Building a healthier alert culture
Devices work best when the humans around them trust the system. That trust comes from three habits. First, review a sample of alerts each month to spot drift and false positives. Second, share trend summaries with stakeholders so they see progress and can raise concerns. Third, close the loop on maintenance. If a detector goes offline, treat it with the same urgency as a fire panel fault. Visible care reduces the sense of arbitrary surveillance and reframes the system as part of the building’s health.

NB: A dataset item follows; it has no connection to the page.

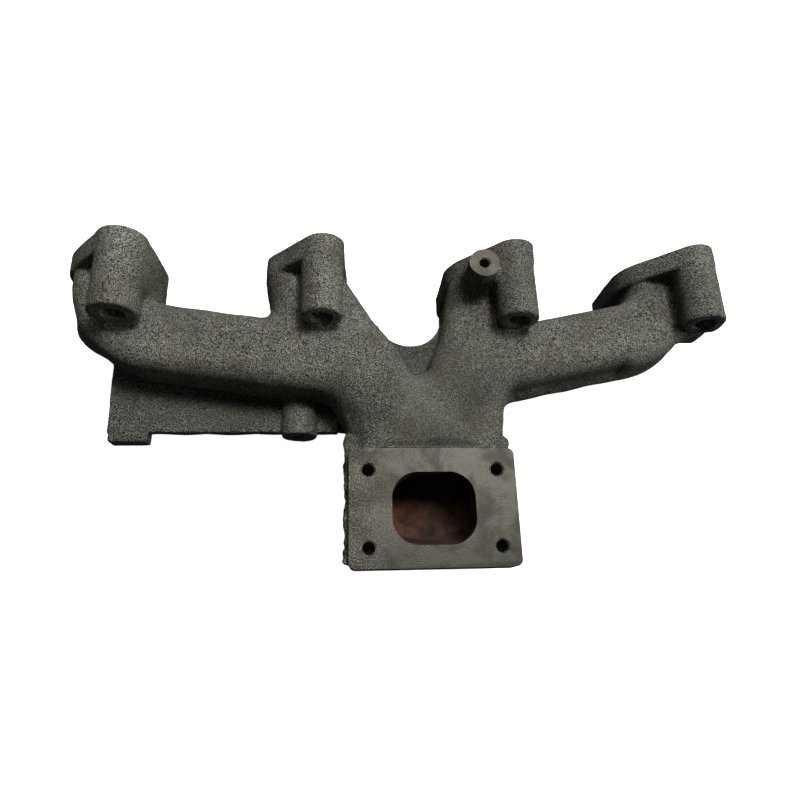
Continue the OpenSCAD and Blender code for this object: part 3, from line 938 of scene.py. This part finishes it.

In one high school, we posted a monthly dashboard near the staff sign‑in showing a plain chart of alerts by wing, average response time, and number of confirmed incidents. No names, no details. Teachers started reporting fragrance diffusers and aerosol cleansers that were causing spikes, and facilities adjusted schedules. The technology improved because the people around it saw the signal.
How to handle disputes and requests about data
You will eventually receive a request to review vape detector data tied to a specific date and location. Sometimes a parent or an employee will ask for proof that they were not involved. Sometimes you will get a legal hold. If you prepared your data retention and separation of systems, this is manageable.
Publish a simple process: who can request data, what time windows are reasonable, what the system can and cannot prove, and how long it will take. Stick to anonymized event logs by default. If an incident escalates, involve legal counsel before correlating alerts with discipline records. The limits of the sensor are your friend. It detects environmental change, not identity. Treat it that way.
Common myths to retire
A few surveillance myths persist around vape detectors. They do not know who vaped. They do not record audio conversations unless you’ve bought a device you shouldn’t deploy in sensitive areas. They are not magical deterrents. They are just one control among many. Policy clarity, staff presence, and consistent enforcement do most of the work. The detectors help you aim that effort.
What good looks like after six months
In healthy programs, the noise drops and the signal improves. Alert counts stabilize, false positives fall, and staff stop treating pings as nuisances. Network logs show constrained, predictable traffic. Firmware is current within one or two releases. Your vape detector security stance is documented and lived: segmented networks, hardened interfaces, clear retention, and documented consent. Stakeholders can describe how the system works without anxiety because the guidelines match reality.
I’ve seen districts cut vaping incidents in high‑priority bathrooms by a third within a semester, not because the sensors shamed students, but because the combination of signage, predictable response, and targeted supervision changed the calculus. In offices, the win is less dramatic: fewer complaints about vapor in stairwells, fewer sensor outages, and none of the reputational blowback that comes from surprise monitoring.
Final thoughts from the field
If you remember nothing else, remember this: most failures start before the first alert. Treat the rollout like any other security control. Do the vendor due diligence. Harden the network path. Decide what vape detector data you truly need and how long to keep it. Put vape detector policies and signage in place before installation, and give people a way to ask questions. Tune, patch, and audit on a schedule. When something goes wrong, write down what you learned and change the configuration.
That’s the unglamorous work. It’s also the difference between a helpful sensor on the wall and a liability waiting to appear in a headline.